I Am Pilgrim
- Cover by Richard Shailer/Transworld
- Author: Terry Hayes
- Cover artist: Richard Shailer
- Language: English
- Genre: Crime novel Thriller Spy fiction
- Publisher: Corgi Books
- Publication date: July 2013
- Pages: 891
- ISBN: 978-0593064948

= I Am Pilgrim =

Book by Terry Hayes

I Am Pilgrim is the debut novel by former journalist and screenwriter Terry Hayes. It was published on 18 July 2013 in the United Kingdom.

==Synopsis==
"Pilgrim" is an American former intelligence agent known as the "Rider of the Blue" who later writes a book on forensic pathology. Pilgrim becomes involved in a case in New York City where a mysterious woman uses his book to commit untraceable murders in the aftermath of 9/11. The "Saracen" is a Saudi who becomes radicalised by watching his father's beheading.

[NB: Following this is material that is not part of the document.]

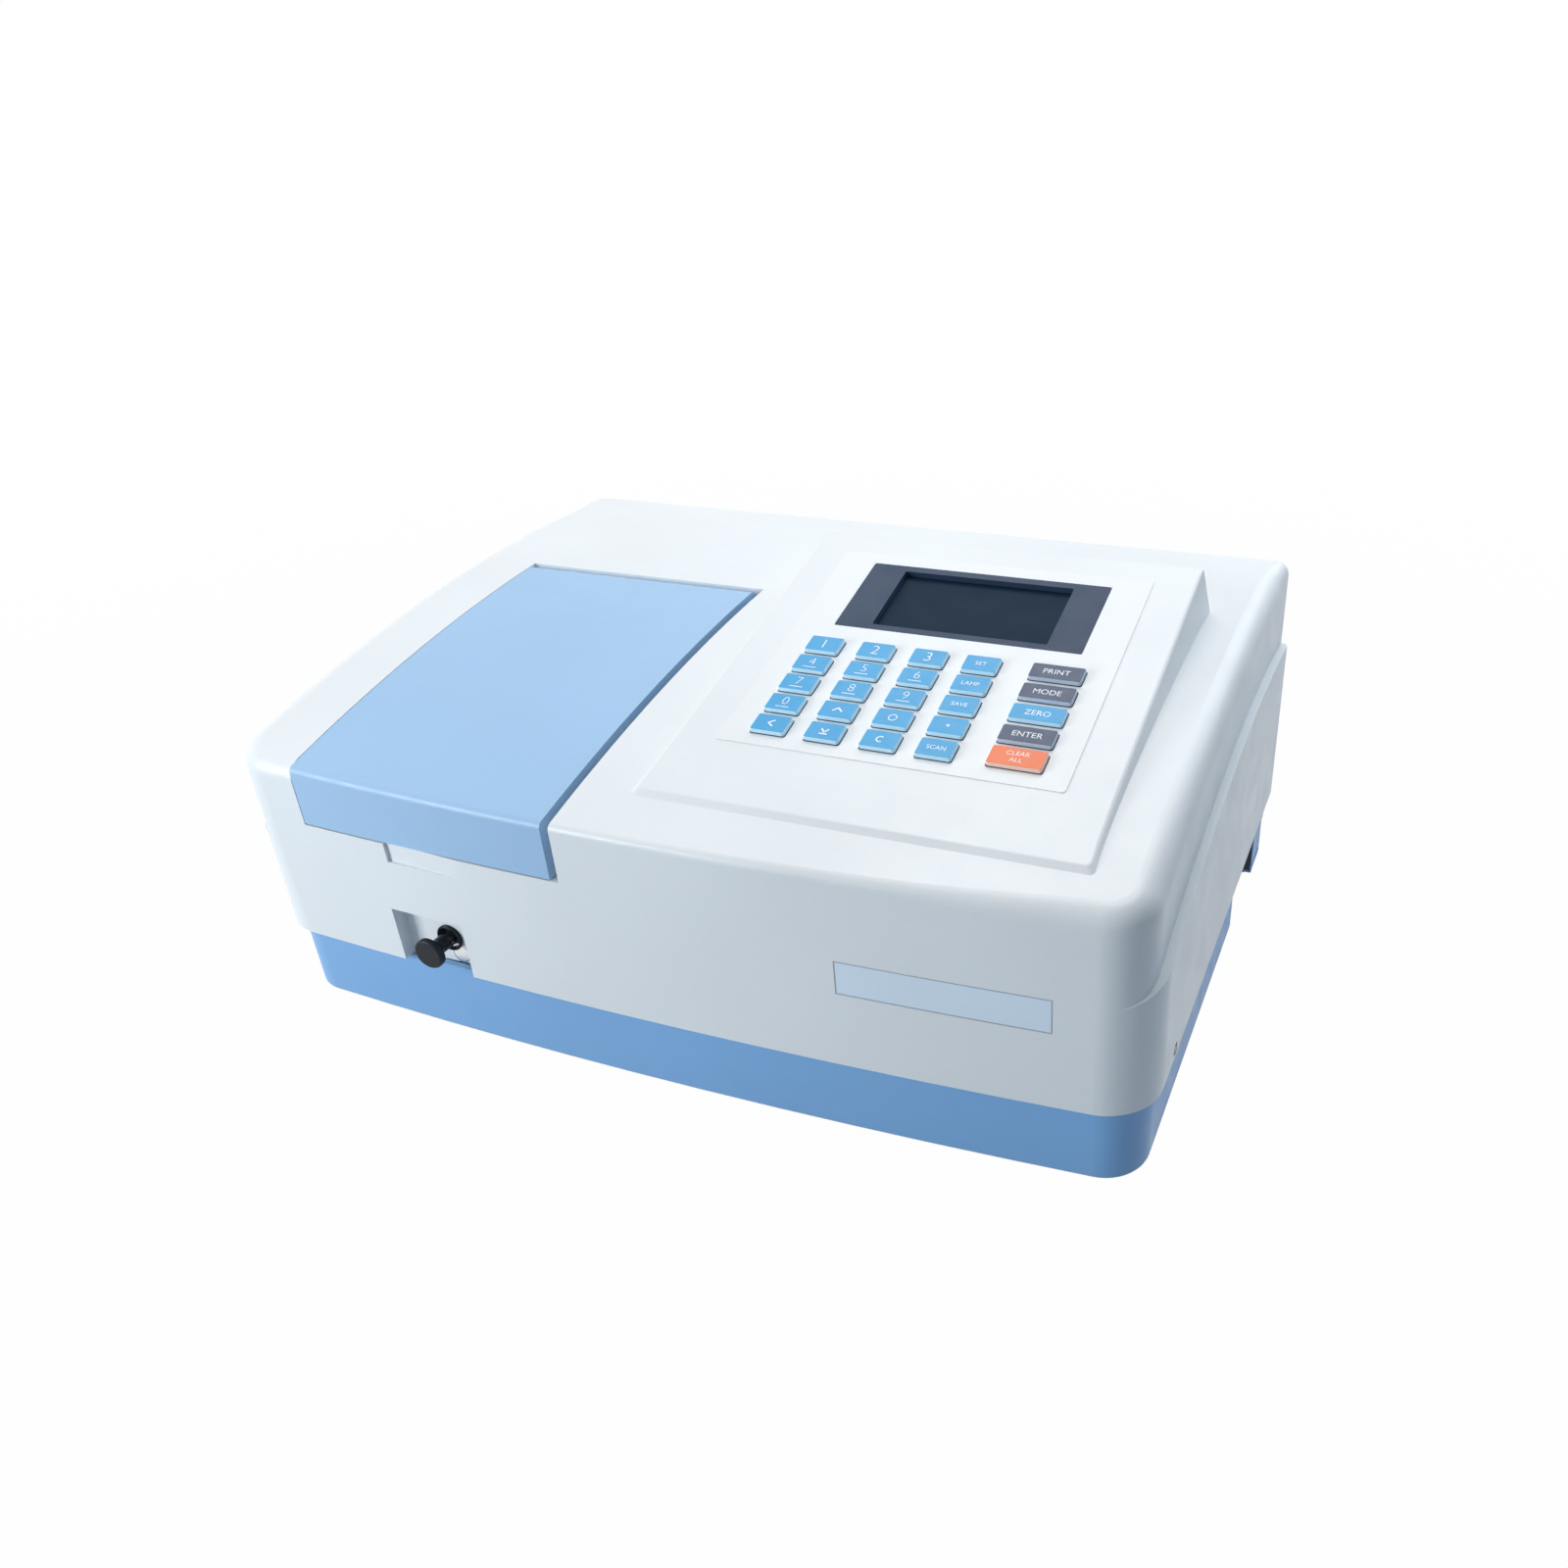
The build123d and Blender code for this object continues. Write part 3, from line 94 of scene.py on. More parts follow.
# %% [markdown]
# ## Light and floor
# The picture is high key: a low lamp at the front left models the bowed front, one overhead whitens the
# top, a weaker one behind the right shoulder lifts the console's flank, and a pale floor hardly shows a
# shadow. The room is grey for the light it gives, bluer on the right, where the picture's shaded wall is
# bluer, and white for what the eye and a polished part see.

# %% Lamps, room and floor
LIT_POINT = Vector((0.0, 0.0, 0.1))
WHITE = (1.0, 1.0, 1.0, 1.0)
ROOM_LIGHT = 0.33
ROOM_COLOUR = (0.92, 0.97, 1.0, 1.0)
RIGHT_COLOUR = (0.42, 0.62, 0.87, 1.0)


def seen_directly(tree):
    """One where a camera, glossy or transmitted ray looks at the surface, otherwise nought."""
    path = tree.nodes.new("ShaderNodeLightPath")
    total = None
    for ray in ("Is Camera Ray", "Is Glossy Ray", "Is Transmission Ray"):
        if total is None:
            total = path.outputs[ray]
            continue
        most = tree.nodes.new("ShaderNodeMath")
        most.operation = "MAXIMUM"
        tree.links.new(total, most.inputs[0])
        tree.links.new(path.outputs[ray], most.inputs[1])
        total = most.outputs[0]
    return total


def area_lamp(name, place, width, power, colour):
    """Square lamp at a place that faces the middle of the instrument."""
    lamp = bpy.data.lights.new(name, "AREA")
    lamp.size = width
    lamp.energy = power
    lamp.color = colour
    holder = bpy.data.objects.new(name, lamp)
    holder.matrix_world = Matrix.Translation(place) @ (
        (LIT_POINT - Vector(place)).to_track_quat("-Z", "Y").to_matrix().to_4x4()
    )
    bpy.context.collection.objects.link(holder)


area_lamp("left_lamp", (-0.9, -1.0, 0.45), 0.6, 11.9, (0.935, 0.975, 1.0))
area_lamp("ceiling_lamp", (-0.05, 0.35, 1.25), 0.9, 8.1, (1.0, 0.98, 0.955))
area_lamp("rear_lamp", (0.5, 0.9, 0.9), 0.8, 5.6, (0.80, 0.91, 1.0))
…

He later trains as a doctor and fights in the Soviet–Afghan War. Pilgrim is recalled to the intelligence community who have detected a threat involving the Saracen, who has created a vaccine-resistant strain of the variola major virus.

==Awards and honours==
- 2014 Specsavers National Book Awards "Thriller & Crime Novel of the Year"

==Film adaptation==
In July 2014, MGM bought the movie rights for the book and are set to target a series of films, similar to the Bond franchise, with Matthew Vaughn directing. In April 2018, James Gray was set to direct. As of 2024, the film still remains in development hell, and Hayes later gave an interview on the state of the film, saying that the rights still remain with MGM.